__REQUIRED TASK__
Lines containing the word "that" should be extracted in full.

__RECORDED INFORMATION__
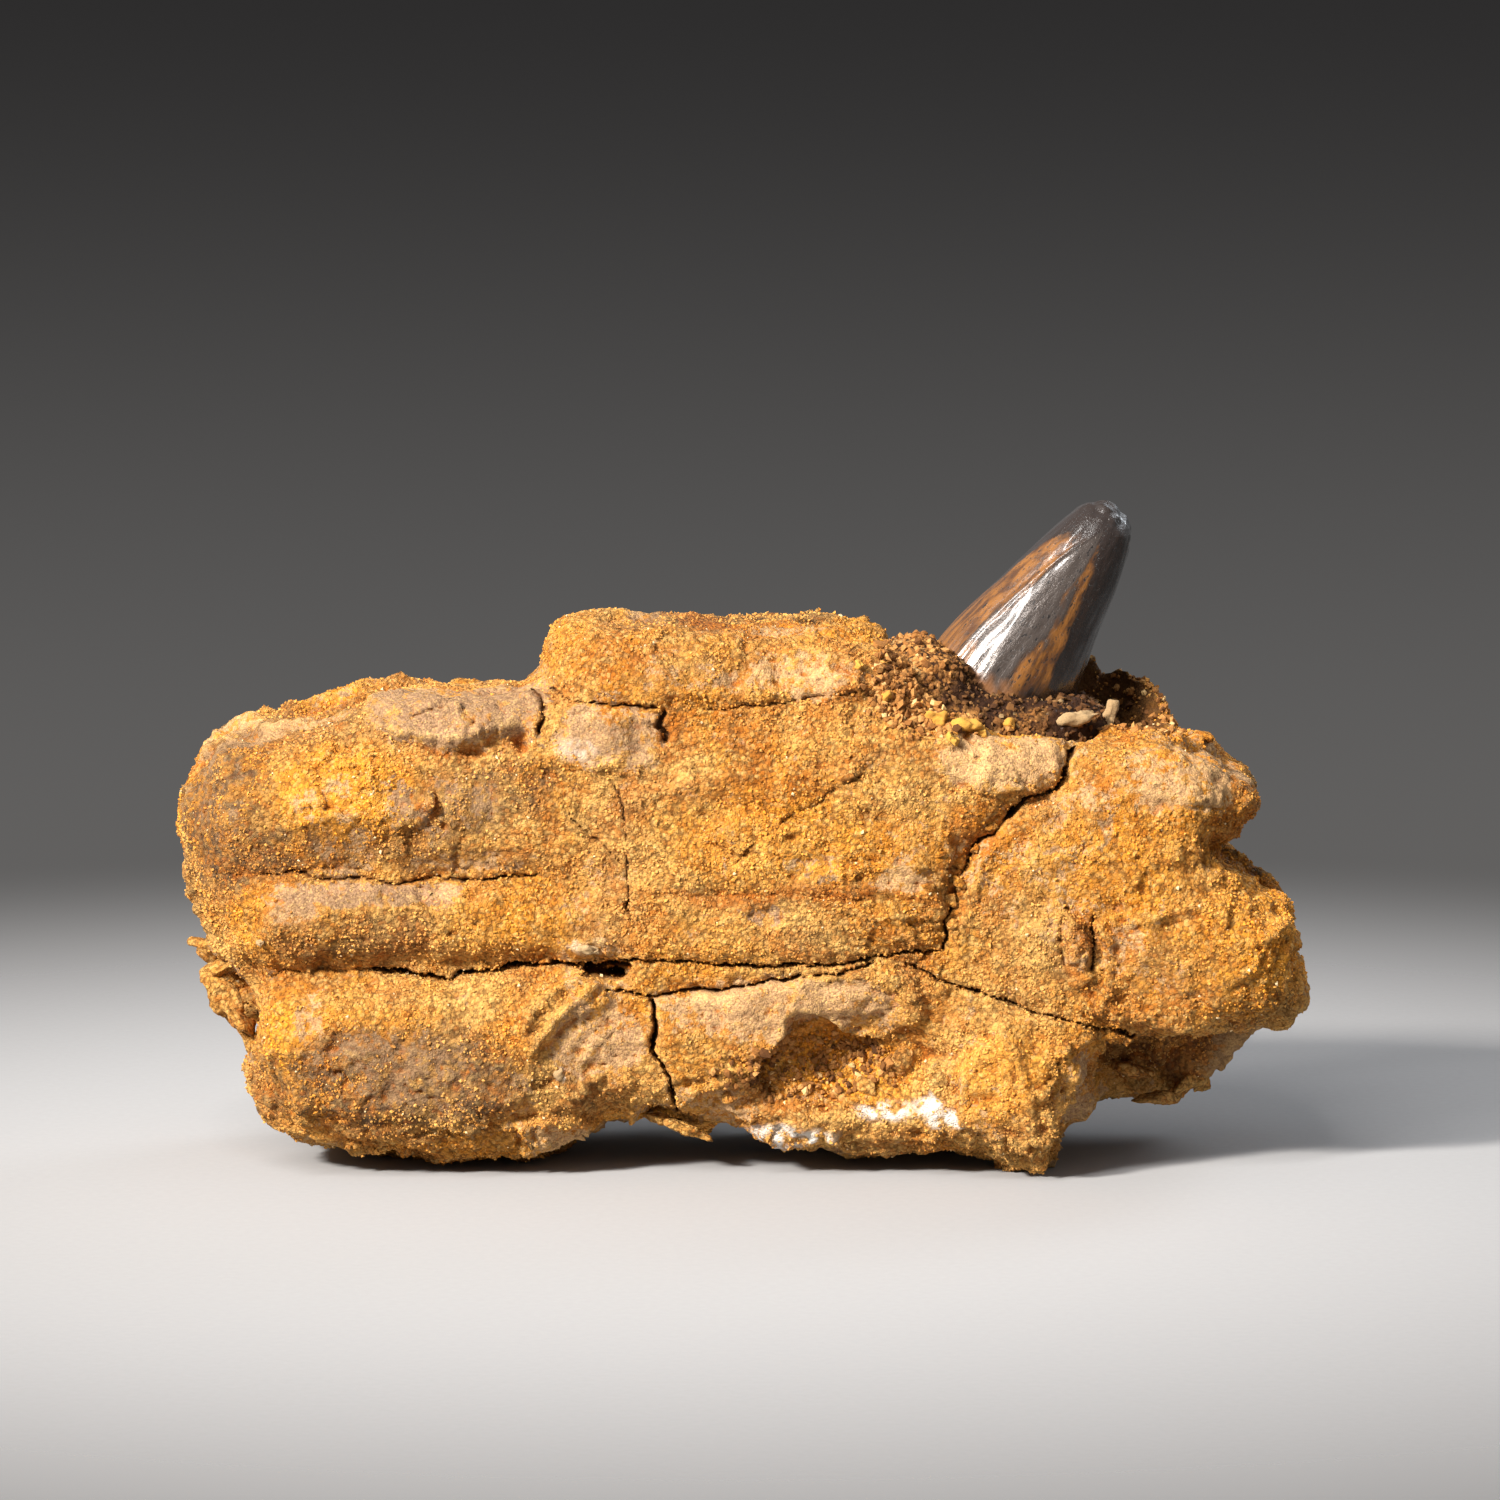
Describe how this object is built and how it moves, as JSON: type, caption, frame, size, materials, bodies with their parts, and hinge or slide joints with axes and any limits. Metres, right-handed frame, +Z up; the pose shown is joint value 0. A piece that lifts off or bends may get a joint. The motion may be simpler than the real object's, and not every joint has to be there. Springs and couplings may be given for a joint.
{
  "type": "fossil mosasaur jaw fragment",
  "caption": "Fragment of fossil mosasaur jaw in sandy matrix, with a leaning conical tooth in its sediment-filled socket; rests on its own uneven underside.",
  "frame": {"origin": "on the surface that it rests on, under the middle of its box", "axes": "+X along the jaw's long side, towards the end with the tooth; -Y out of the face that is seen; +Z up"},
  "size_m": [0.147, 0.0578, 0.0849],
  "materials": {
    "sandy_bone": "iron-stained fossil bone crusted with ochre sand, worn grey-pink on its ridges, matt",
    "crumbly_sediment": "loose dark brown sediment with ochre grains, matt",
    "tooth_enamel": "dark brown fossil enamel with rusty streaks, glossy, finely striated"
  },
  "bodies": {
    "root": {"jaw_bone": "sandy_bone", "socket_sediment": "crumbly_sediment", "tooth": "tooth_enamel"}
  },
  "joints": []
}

__RESULT FOR THIS TASK__
Describe how this object is built and how it moves, as JSON: type, caption, frame, size, materials, bodies with their parts, and hinge or slide joints with axes and any limits. Metres, right-handed frame, +Z up; the pose shown is joint value 0. A piece that lifts off or bends may get a joint. The motion may be simpler than the real object's, and not every joint has to be there. Springs and couplings may be given for a joint.
  "frame": {"origin": "on the surface that it rests on, under the middle of its box", "axes": "+X along the jaw's long side, towards the end with the tooth; -Y out of the face that is seen; +Z up"},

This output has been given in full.